Reconciling the tension between God’s mercy and his justice – the stark opposition between Heaven and Hell – has of course long been recognized as a difficult theological problem from our limited human vantage point, and in the final analysis is probably one of the ‘mysteries of faith’ which we will never understand fully, at least in this life. However, the other seeming inconsistency – that between the extreme severity of God’s own eschatological chastisement and the temporal clemency by and for human beings which Jesus both preaches and practices – is possibly best resolved in terms of the two reasons he himself gives, respectively, on those two key occasions already referred to (cf. B3, B7).

First, the Gospel spotlight broadens the Old Law’s range of ethical evaluation so as to highlight now the flaws in those who seek to inflict corporal punishment, as well in those who putatively deserve it. "Let him who is without sin cast the first stone" establishes the inappropriateness – indeed, hypocrisy – of too much suffering being administered in the name of justice by one who is himself a sinner – as we all are. (Cf. also Mt 7: 1-5 about first ‘removing the plank’ from our own eye, etc., and B2 above, the parable of the unmerciful steward.) Secondly our Lord’s rebuke to the ‘sons of thunder’ (at least in the older Vulgate version of B3 and many others) – "The Son of Man came not to destroy souls but to save them" – emphasizes that the present course of human history, unlike the end-time of the parousia, is the time for patience, forgiveness, and repeated opportunities for repentance and reform. Here the parable of the wheat and the darnel is also highly relevant: let us not be too quick and ruthless in ‘weeding out’ the latter; for we might "uproot the wheat along with it" (Mt 13: 29). If even he who will eventually come ‘to judge the living and the dead’ now practices this patience and forbearance toward evildoers, then a fortiori his disciples should do likewise. Mutatis mutandis, the same principles will apply in the smaller, but equally important, theatre of the home (and the school), in regard to the discipline of wayward children.

These biblical principles would seem to lay the foundation for a coherent account of the gradual development of Catholic doctrine on the ethics of inflicting of bodily pain. First, there is no evidence of approval in either Old or New Testaments of torture for the purpose of coercing the will. Then, as regards similar extreme pain as punishment for offences already committed, the fullness of revelation in Christ, without ever reaching the point of condemning such penalties as absolutely and intrinsically unjust, emphasizes mercy and forbearance – taking account of both the human sinfulness of the judge and the human dignity of the malefactor – to the maximum extent compatible with preserving public order in a society formed by Gospel principles.

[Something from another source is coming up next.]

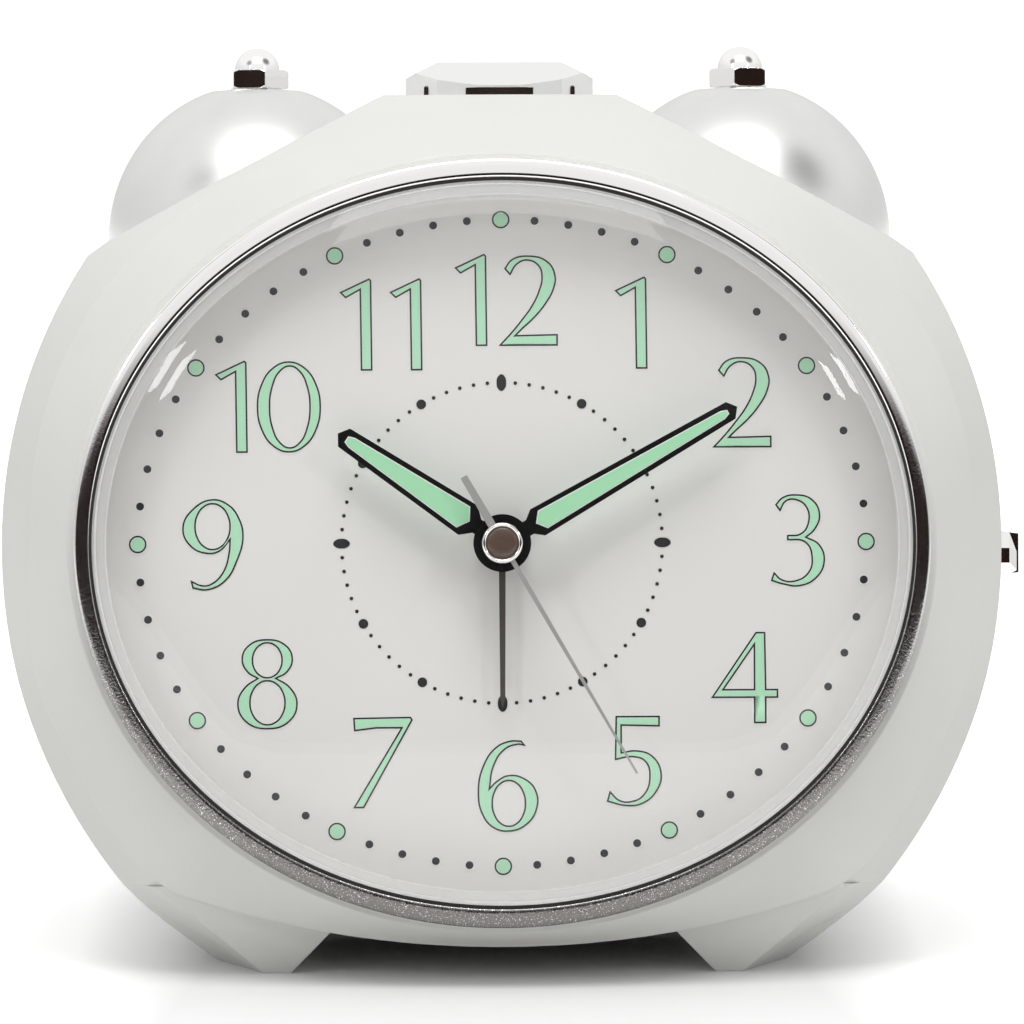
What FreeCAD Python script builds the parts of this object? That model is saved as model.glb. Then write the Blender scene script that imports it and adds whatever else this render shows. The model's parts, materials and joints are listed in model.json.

The eventual abolition in practice of these extreme measures from such a society in accordance with a changing common estimation of the needs of both human dignity and public order remains, therefore, in fundamental harmony with the fullness of biblical revelation. The requirements of mercy merge, for practical purposes, with the requirements of justice.


1. All Scriptural citations in this essay are from the Jerusalem Bible.

2. Translations other than the JB do not generally include "rack" in Si 33: 27. Possibly some other kind of confining device is referred to here. Perhaps not quite qualifying as torture was the extended and severe discomfort of being confined in the stocks. While not prescribed by the Mosaic law, this was subsequently practiced in Israel (cf. Jr 20: 2; 29: 26), and in other societies in biblical times (cf. Ac 16: 24).

3. After their settlement in the Promised Land, the Israelites supplemented the corporal penalties originating in the desert with imprisonment. The latter is frequently mentioned, for instance, in 2 Ch 16: 10; 18: 26, Jr 37: 15-16; Ezra 7: 26; Ne 3: 25. Imprisonment was also commonly practiced in other ancient Near Eastern pre-Christian societies, for example, Egypt (cf. Gn 39: 20-23), the Philistines (cf. Ju 16: 21), Assyria (cf. 2 Ki 17: 4), and Babylon (cf. 2 Ki 25: 27; Jr 52: 11), as well as in New Testament times by both Jews and Gentiles. Of course, conditions in ancient prisons were generally so harsh (often replete with chains, irons, stocks, rats, lice, lack of light and air, miserable food, no sanitation, etc.) that an extended stay in prison could very well be considered a variant form of torture.

4. Are the books of Proverbs and Sirach in "error", then, in teaching that the thrashing of boys, administered with some severity and frequency, is a necessary condition for their future rectitude as adults? Not necessarily. Given the cultural conditions and social expectations of that time, when frequent physical suffering and the harsh corporal punishment of criminals were universally accepted as normal aspects of life, such teaching may well have reflected the practical folk-wisdom of popular experience. In a society where a father’s stern corporal punishment of his sons was expected as normal discipline, its absence may well have been frequently perceived as weakness, and so have tended to lead in practice to rebelliousness and insubordination on the part of adolescent males.